STANDARD: China ist der weltweit größte Produzent von Forschungsliteratur. Was treibt die Wissenschaft des Landes an?

Henze: Chinas dramatische Expansion im Hochschulsystem ist eine verspätete Reaktion auf die Einschränkungen in der Kulturrevolution. Ende der 90er-Jahre entschied die Regierung, das System massiv auszuweiten. 1998 gab es 3,4 Millionen Studierende, heute sind es 29 Millionen. Gleichzeitig wurde versucht, mit Studiengebühren die hohen Bankeinlagen der Chinesen abzuschöpfen, die sich durch die neue Wirtschaftspolitik ansammelten. Und die Anhebung des Bildungsniveaus sollte Verteilungsungerechtigkeiten mindern. Es war eine sehr rationale Entscheidung, deren Ergebnis allerdings nicht unumstritten ist.

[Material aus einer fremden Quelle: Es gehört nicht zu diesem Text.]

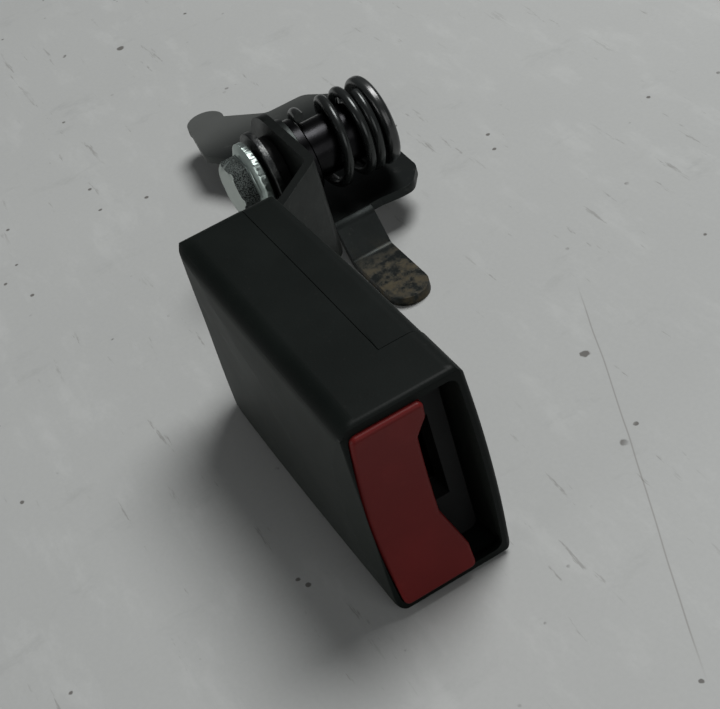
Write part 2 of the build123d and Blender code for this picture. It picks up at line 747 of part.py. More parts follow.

Standard Wie veränderte sich das Verhältnis zum Ausland?

Henze: Das System integriert sich zunehmend in den globalen Wissenschaftsmarkt. Das äußert sich im dramatischen Anstieg der Zahl chinesischer Studierender und Akademiker im Ausland. Die Rückkehrrate erreicht eine Größenordnung, die sich positiv im Land bemerkbar macht. Die Vorstellung, was eine erfolgreiche Universität ausmacht, hat sich verändert. Wenn Sie einen Hochschulpräsidenten in China nach seinem Leitbild fragen, dann ist das Harvard und die US-amerikanische Vorstellung universitärer Leistungskraft.

STANDARD: Auf welchem Niveau bewegt sich die Forschung?

Henze: Für 2013 wird die Anzahl der Promotionen in China auf etwa 120.000 geschätzt. Zur Qualität haben wir keine verlässlichen Aussagen. Man kann nur die Elite der insgesamt mehr als 2500 Universitäten Chinas beurteilen. Eine Promotion in einem naturwissenschaftlichen Fach an einer der zehn besten Unis, etwa der Peking-Universität, ist durchaus mit einer Promotion an einer guten westlichen Uni vergleichbar. Die Geisteswissenschaften sind schwer vergleichbar, weil die Architektur von Wissenschaft und ihre Verschriftlichung zu unterschiedlich sind.

STANDARD: Gibt es trotz des starken Vorbilds der US-Unis etwas, das aus der eigenen Kultur kommt?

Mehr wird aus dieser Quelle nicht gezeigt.